Kimchi Smashed Chickpea Salad
4.75 from 4 votes

This kimchi smashed chickpea salad is a simple and flavor-forward topping for toast, wraps, crackers, or veggies. Kimchi lends bold flavor, fiber, and healthful probiotics to the recipe!

A smashed chickpea salad has been prepared with kimchi. A small amount of this salad is pictured on a torn piece of bread.

Once upon a time, I knew chickpea salad as a wholesome vegan alternative to chicken salad, a plant-based mainstay for sandwiches and wraps.

Nowadays chickpea salad is so popular that I’ve seen it on many restaurant menus.
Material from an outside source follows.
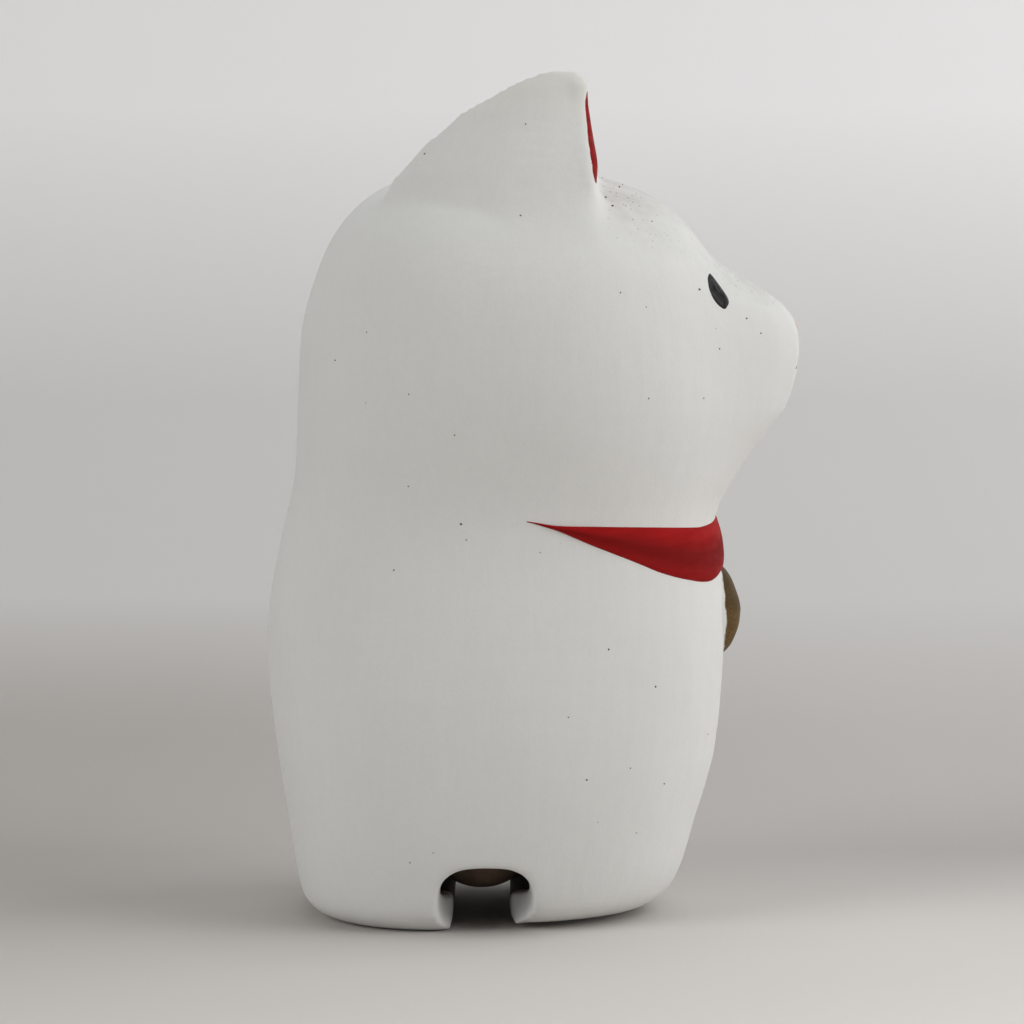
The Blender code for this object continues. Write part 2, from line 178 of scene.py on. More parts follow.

The other day my own mom announced to me that she had seen a recipe and wanted to try it.

My standard recipe for chickpea salad is pretty traditional; it’s indeed reminiscent of the chicken salad I grew up with (vegan mayo, mustard, sometimes dill or parsley).

Lately, though, I’ve been getting more creative and taking more liberties with how I prepare it. Just as with hummus, avocado toast, or oatmeal, there are tons of ways to approach this everyday staple.

My latest favorite is a smashed kimchi chickpea salad that’s a little salty, a little spicy, and all things tasty.

An overhead image of smashed chickpea salad, seasoned with plant-based mayonnaise and kimchi. It rests on a round white plate.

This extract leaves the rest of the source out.